I do think there are characters involved in the sexual violence in the dollhouse. Whatever your views on the dolls are, in most of these episodes there are men who want to do sexual violence to women (and every episode with a ‘romantic’ engagement involves someone having sex with someone who they know cannot give meaningful consent). But my man problem is just that they keep mentioning sexual violence without giving it space or treating it as something important.
Kira – that’s a really good point. The level of sexual violence on the show is probably no higher than normal life, and there are reasons that the level of sexual violence would be heightened in these circumstances. And if I thought that was what they were going for I’d be OK with it. But like you say I don’t think they’re taking it seriously enough. And I think there was no excuse for faking us out with thinking that Taffy had been raped.
Although Deborah is right – for a story about a woman lying about being raped a lot of the messages around rape were OK. I just think they shouldn’t have done it, and if they had to do it, they shouldn’t have faked the audience out.

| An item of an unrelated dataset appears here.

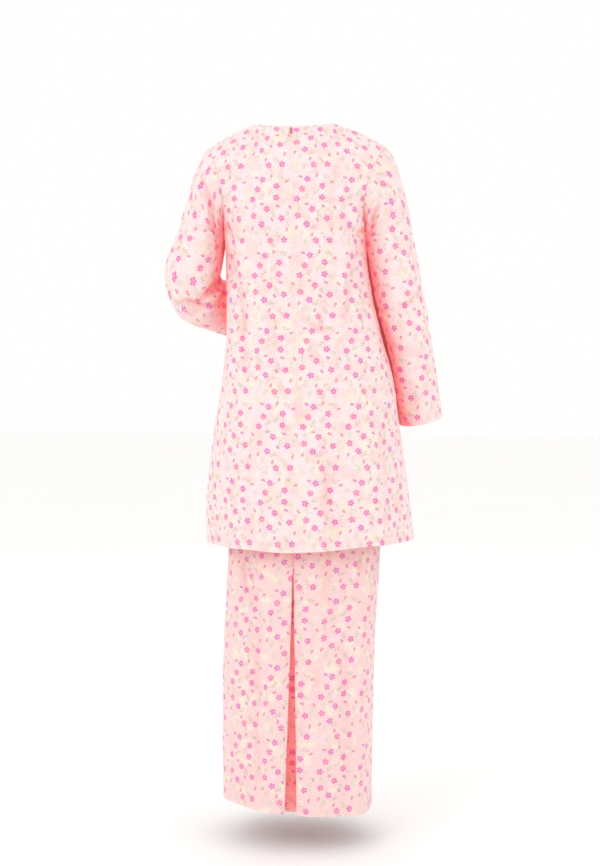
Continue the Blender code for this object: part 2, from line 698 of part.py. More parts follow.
def folded_back(grid, outward, widths):
    """The grid with a pressed edge after its last column, and the cloth turned in behind it."""
    columns = list(np.moveaxis(grid, 1, 0))
    across = unit(grid[:, -1] - grid[:, -2])
    pivot = grid[:, -1] - TURN_RADIUS * outward[:, -1]
    for angle in np.radians(TURN_ANGLES):
        way = math.sin(angle) * across + math.cos(angle) * outward[:, -1]
        columns.append(pivot + TURN_RADIUS * way)
    inset = np.full(len(grid), 2 * TURN_RADIUS)
    columns += [behind_panel(grid, outward, share * widths, inset) for share in RETURN_SHARES]
    return np.stack(columns, axis=1)


def back_panel(side, opened):
    """One back panel of the skirt with its turned-in edge, columns anticlockwise."""
    grid = back_half(side, opened)
    heights = grid[:, 0, 2]
    deep = ease((PLEAT_TOP_Z + RETURN_START - heights) / RETURN_START)
    widths = SEAM_ALLOWANCE + (RETURN_WIDTH - SEAM_ALLOWANCE) * deep
    grid = folded_back(grid, side * face_normals(grid, False), widths)
    grid[:, 0] = draw_in(grid[:, 0], grid[:, 1])
    return hem_raised(grid if side > 0 else grid[:, ::-1])


def underlay_grid():
    """The panel behind the pleat, held by the returns at its sides and hanging free between them."""
    rows = slice(0, SKIRT_ROWS // 2 + 1)
    left = back_half(1, PLEAT_OPEN_LEFT)[rows]
    right = back_half(-1, PLEAT_OPEN_RIGHT)[rows]
    spread = open_share(left[:, 0, 2])
    deepest = UNDERLAY_INSET_TOP + (UNDERLAY_INSET_HEM - UNDERLAY_INSET_TOP) * spread
    held = 2 * TURN_RADIUS + UNDERLAY_GAP
    columns = []
    for share in UNDERLAY_SHARES:
        inset = held + (deepest - held) * (1 - share**2)
        distance = np.full(len(left), abs(share) * RETURN_WIDTH)
        on_left = behind_panel(left, face_normals(left, False), distance, inset)
        on_right = behind_panel(right, -face_normals(right, False), distance, inset)
        columns.append(on_left if share < 0 else on_right if share > 0 else (on_left + on_right) / 2)
    return hem_raised(np.stack(columns, axis=1))


def skirt_front_grid():
    grid = np.array([skirt_level(180, 360, FRONT_COLUMNS + 1, z) for z in skirt_heights()])
    grid[:, 0] = draw_in(grid[:, 0], grid[:, 1])
    grid[:, -1] = draw_in(grid[:, -1], grid[:, -2])
    return hem_raised(grid)


def waistband_grid():
    levels = (WAIST_TOP_Z - BAND_HEIGHT, WAIST_TOP_Z - BAND_HEIGHT / 2, WAIST_TOP_Z)
    return np.array([skirt_level(0, 360, BAND_COLUMNS + 1, z)[:-1] for z in levels])


# ---------------------------------------------------------------- zip

def zip_tape_grid(back, outward, slit):
    """A flat strip behind the slit, parallel to the cloth on each side of it."""
    behind = back - (WALL + ZIP_TAPE_GAP) * outward
    step = np.linalg.norm(behind[:, slit.column] - behind[:, slit.column - 1], axis=1)
    share = (ZIP_TAPE_WIDTH / 2 / step)[:, None]
    left = behind[:, slit.column] + share * (behind[:, slit.column - 1] - behind[:, slit.column])
    right = behind[:, slit.column + 1] + share * (behind[:, slit.column + 2] - behind[:, slit.column + 1])
    middle = (behind[:, slit.column] + behind[:, slit.column + 1]) / 2
    tape = np.stack([left, middle, right], axis=1)[slit.row :]
    tape[-1] += (tape[-2] - tape[-1]) * ZIP_TAPE_SHORT / np.linalg.norm(tape[-2, 1] - tape[-1, 1])
    return tape


def zip_frame(back, slit):
    """Place and directions (across, up, out) on the cloth's face where the slider stands."""
    line = (back[:, slit.column] + back[:, slit.column + 1]) / 2
    up = unit(line[-1] - line[-2])
    left, right = back[-1, slit.column - 1], back[-1, slit.column + 2]
    out = unit(np.cross(unit(right - left), up))
    return line[-1] - SLIDER_BELOW_EDGE * up, np.cross(up, out), up, out


def rounded_loop(low, high, corner):
    """A rectangle with round corners as a closed loop of (u, v) points, anticlockwise."""
    centres = [(high[0] - corner, high[1] - corner), (low[0] + corner, high[1] - corner)]
    centres += [(low[0] + corner, low[1] + corner), (high[0] - corner, low[1] + corner)]
    loop = []
    for quarter, (u, v) in enumerate(centres):
        for step in range(CORNER_STEPS + 1):
            angle = math.radians(90 * quarter + 90 * step / CORNER_STEPS)
            loop.append((u + corner * math.cos(angle), v + corner * math.sin(angle)))
    return loop


def pierced_plate(name, place, directions, outer, hole, low, high, finish):
    """A plate with a hole, from matching loops of (u, v) points, between two depths."""
    u_way, v_way, normal = directions
    count = len(outer)
    points = []
    for depth in (low, high):
        for loop in (outer, hole):
            points += [tuple(place + u * u_way + v * v_way + depth * normal) for u, v in loop]
    faces = []
    for i in range(count):
        j = (i + 1) % count
        low_outer, low_hole, high_outer, high_hole = (k * count for k in range(4))
        faces.append((high_outer + i, high_outer + j, high_hole + j, high_hole + i))
        faces.append((low_outer + j, low_outer + i, low_hole + i, low_hole + j))
        faces.append((low_outer + i, low_outer + j, high_outer + j, high_outer + i))
        faces.append((low_hole + j, low_hole + i, high_hole + i, high_hole + j))
    return mesh_object(name, points, faces, finish)


def zip_pieces(back, outward, slit):
    """The tape behind the slit, the slider at its top and the pull tab that hangs from the slider."""
    tape = zip_tape_grid(back, outward, slit)
    wall_object("zip_tape", tape, face_normals(tape, False), POLYESTER_TAPE, wall=ZIP_TAPE_THICKNESS)
    place, across, up, out = zip_frame(back, slit)
    pierced_plate(
        "zip_slider",
        place,
        (up, out, across),
        rounded_loop((-SLIDER_LENGTH / 2, SEAM_GAP), (SLIDER_LENGTH / 2, SLIDER_RISE), SLIDER_CORNER),
        rounded_loop(
            (-SLIDER_LENGTH / 2 + SLIDER_BAR, SEAM_GAP + SLIDER_BAR),
            (SLIDER_LENGTH / 2 - SLIDER_BAR, SLIDER_RISE - SLIDER_BAR),
            SLIDER_CORNER / 2,
        ),
        -SLIDER_WIDTH / 2,
        SLIDER_WIDTH / 2,
        LACQUERED_METAL,
    )
    hinge = place + TAB_HINGE_UP * up + TAB_HINGE_OUT * out
    pierced_plate(
        "zip_pull_tab",
        hinge,
        (across, up, out),
        rounded_loop((-TAB_WIDTH / 2, -TAB_LENGTH), (TAB_WIDTH / 2, TAB_THICKNESS / 2), TAB_CORNER),
        rounded_loop(
            (-TAB_WINDOW_WIDTH / 2, -TAB_WINDOW_LENGTH),
            (TAB_WINDOW_WIDTH / 2, -TAB_THICKNESS / 2),
            TAB_WINDOW_CORNER,
        ),
        -TAB_THICKNESS / 2,
        TAB_THICKNESS / 2,
        LACQUERED_METAL,
    )


def tunic():
    """The two body panels, whose normals agree along the side and shoulder seams, and the zip."""
    back, slit = back_grid()
    front = front_grid()
    back_out, front_out = face_normals(back, False), face_normals(front, False)
    side = slice(0, LOWER_ROWS + 1)
    shoulder = HALF_COLUMNS - NECK_COLUMNS + 1
    share_edge(back_out[side, 0], front_out[side, -1])
    share_edge(back_out[side, -1], front_out[side, 0])
    share_edge(back_out[-1, :shoulder], front_out[-1, ::-1][:shoulder])
    share_edge(back_out[-1, ::-1][:shoulder], front_out[-1, :shoulder])
    wall_object("tunic_back", back, back_out, PRINTED_COTTON, slit=slit)
    wall_object("tunic_front", front, front_out, PRINTED_COTTON)
    zip_pieces(back, back_out, slit)
    return back_out, front_out


def sleeves(back_out, front_out):
    """The sleeves, whose normals agree with the tunic's over the upper half of the armhole."""
    for name, sleeve in (("sleeve_left", LEFT_SLEEVE), ("sleeve_right", RIGHT_SLEEVE)):
        grid = sleeve_grid(sleeve)
        outward = face_normals(grid, True)
        height = (grid[-1, :, 2] - UNDERARM_Z) / (SHOULDER_TIP[2] - UNDERARM_Z)
        shared = ease(height / SHARED_FROM)[:, None]
        back_column, front_column = (0, -1) if sleeve.side > 0 else (-1, 0)
        back_edge = back_out[LOWER_ROWS:, back_column]
        front_edge = front_out[LOWER_ROWS:, front_column]
        body = around_armhole(back_edge, front_edge, sleeve.side)
        outward[-1] = unit((1 - shared) * outward[-1] + shared * body)
        wall_object(name, grid, outward, PRINTED_COTTON, closed=True)


def skirt():
    """The panels, whose normals agree along the side seams, and the waistband above them."""
    front, underlay, band = skirt_front_grid(), underlay_grid(), waistband_grid()
    left, right = back_panel(1, PLEAT_OPEN_LEFT), back_panel(-1, PLEAT_OPEN_RIGHT)
    front_out, left_out, right_out = (face_normals(grid, False) for grid in (front, left, right))
    share_edge(front_out[:, -1], left_out[:, 0])
    share_edge(front_out[:, 0], right_out[:, -1])
    wall_object("skirt_front", front, front_out, PRINTED_COTTON)
    wall_object("skirt_back_left", left, left_out, PRINTED_COTTON)
    wall_object("skirt_back_right", right, right_out, PRINTED_COTTON)
    wall_object("pleat_underlay", underlay, face_normals(underlay, False), PRINTED_COTTON)
    wall_object("skirt_waistband", band, face_normals(band, True), PRINTED_COTTON, closed=True)


def main():
    clear_scene()
    back_out, front_out = tunic()
    sleeves(back_out, front_out)
    skirt()


main()
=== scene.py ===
"""Finishes a baju kurung for rendering: a tunic and a long skirt in printed cotton.

Metres, +Z up. The front faces -Y and the wearer's left side is +X. Every cloth piece is laid out as a
grid of points, creased along given lines, and closed into a thin shell with its print on it.
"""

import json
import math
from collections import namedtuple

import bpy
import numpy as np
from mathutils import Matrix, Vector, noise
from mathutils.bvhtree import BVHTree

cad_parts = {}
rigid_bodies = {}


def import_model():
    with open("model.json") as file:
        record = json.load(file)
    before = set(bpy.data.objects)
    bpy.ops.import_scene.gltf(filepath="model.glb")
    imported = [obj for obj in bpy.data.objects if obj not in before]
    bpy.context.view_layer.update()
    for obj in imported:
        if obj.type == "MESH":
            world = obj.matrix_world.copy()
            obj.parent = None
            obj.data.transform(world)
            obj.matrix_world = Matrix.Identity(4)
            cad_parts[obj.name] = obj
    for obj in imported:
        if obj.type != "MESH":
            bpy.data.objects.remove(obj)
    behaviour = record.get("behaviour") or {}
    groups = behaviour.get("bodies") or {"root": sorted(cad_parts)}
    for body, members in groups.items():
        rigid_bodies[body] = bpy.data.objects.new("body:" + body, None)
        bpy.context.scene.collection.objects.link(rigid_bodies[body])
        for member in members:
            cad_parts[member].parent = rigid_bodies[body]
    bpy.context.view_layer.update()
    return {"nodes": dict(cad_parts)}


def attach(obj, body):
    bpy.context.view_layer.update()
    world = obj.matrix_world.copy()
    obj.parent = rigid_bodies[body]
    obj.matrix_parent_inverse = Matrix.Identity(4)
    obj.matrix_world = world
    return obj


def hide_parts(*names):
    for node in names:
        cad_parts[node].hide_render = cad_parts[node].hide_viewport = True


bl_info = {
    "name": "Baju Kurung",
    "version": (1, 0, 0),
    "blender": (4, 5, 0),
    "location": "3D View > Sidebar > Baju Kurung",
    "description": "Tunic and skirt in printed cotton, with creases, stitching and a zip",
    "category": "Add Mesh",
}

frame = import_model()


def rows_of(kind, *rows):
    """A table that has a named tuple of the given kind for each row."""
    return [kind(*row) for row in rows]


# Cloth
WALL = 0.0014  # thickness of the CAD model's cloth, which the zip lies behind
SEAM_GAP = 0.0003  # space left between two sewn pieces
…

Biz – if it was a joke it was a stupid joke. Either it was a joke on the character – ie Taffy wasn’t supposed to be making a joke the juxtapositioni was the joke – which is a particularly bad idea when the characters aren’t estabilshed. Or it was supposed to be Taffy making a joke and neither actresses played it as such.
And seriously? A chip on my shoulder? I’m a crazy Joss Whedon fangirl of the most ridiculous degree. I quote what he says in episode commentaries from memory. I have decided what quote of his I want read at my funeral (the speech at the end of Buffy comic book 5). I have an anti-chip when it comes to Joss. I just enjoy analysing fiction.